Ebû Hüreyre (radıyallahü anh) bildiriyor ki: "Resûlullah efendimiz (sallallahü aleyhi ve sellem) şöyle buyurdu: "Allahü teâlânın merhametiyle Cehennem’den kurtulup Cennet’e giren kimse, Cennet ağacına bakarak kökünün altın, dalı ve budaklarının beyaz gümüşden ve yapraklarının insanoğlunun dünyâda gördüğü emsalsiz giyeceklerden güzel; meyvelerinin kaymaktan yumuşak, baldan tatlı ve misk kokusundan üstün olduğunu görünce, şaşar kalır."

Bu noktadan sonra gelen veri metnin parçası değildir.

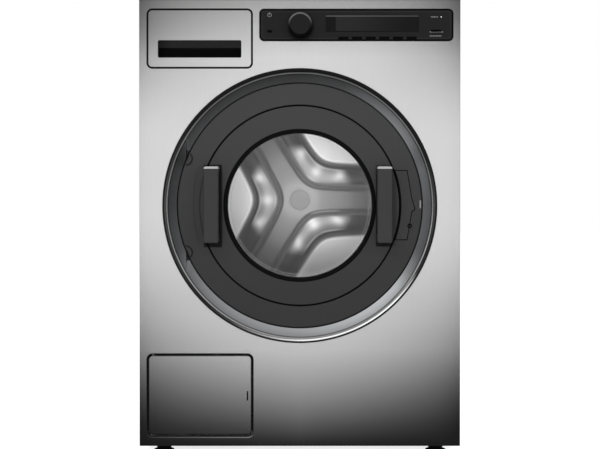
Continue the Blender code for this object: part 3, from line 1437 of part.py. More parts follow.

Allahü teâlâ, hadîs-i kudsîde âzametiyle Cennet nîmetlerinin özünü ve bu nîmete kavuşanı şöyle bildirdi: "Ey Âdemoğlu! Sen dünyâya ne kadar rağbet ve iltifât ediyorsun. O fânidir. Nimetleri ve hayatı geçicidir. Bana itâat eden kullarım için sekiz Cennet hazırladım. Kapıları da sekiz tanedir. Her bir Cennet’te za’ferândan yetmişbin bahçe; her bir bahçede inci ve mercandan yetmişbin belde; her belde içinde kırmızı yâkuttan yetmişbin kasr (köşk); her köşkte zebercedden yetmişbin dâr (ev); her evde sarı altından yetmişbin oda vardır ve her odanın içinde ipekli kumaştan yetmişbin yatak döşenmiştir. Her yatak üzerinde bir hûri kızı ve her hûrinin önünde sarı altından bir sini; her sinide renkli cevherlerden yetmişbin tabak; her tabakta ayrı bir yemek bulunmaktadır. Biri su, biri süt, biri şarap ve biri bal olmak üzere her köşk altından da dört nehir akar. Her bir nehrin kenarında yetmişbin çeşit meyvesi ve yetmişbin renkte yaprağı olan yetmişbin ağaç vardır. Her ağaç üzerinde yetmişbin cins kuş olup, her kuş, beni yetmişbin çeşit ses ile tesbîh eder. Benim itâatli kullarıma bunlardan başka her bir saatte gözlerin görmediği, kulakların işitmediği, kimsenin hatırına gelmediği yetmişbin hediye bahş ederim. Cennet’imde bulunanların elbiseleri yetmiş kat hulledir. Çok ince ve nâzik olan bu elbiseler birbirlerine engel olmayıp, altındaki elbiselerin renkleri ile karışıp görünürler. Cennet’ime girenler bir daha çıkmaz, ölmez ve ihtiyârlamazlar. Üzülme, korkma, ağlama ve hastalanmaları yoktur. Namaz kılmadıkları gibi, oruç tutmazlar ve kadınlar hayız görmezler. Halâya gitmeyip gülsuyu gibi ter dökerler. Benim rızâmı ve Cennet’imi isteyen, dünyâda aza kanâat edip, onun fâni, geçici lezzetlerini terk etsin. Habîb'ime uyarak O'nu sevsin ve yolundan gitsin."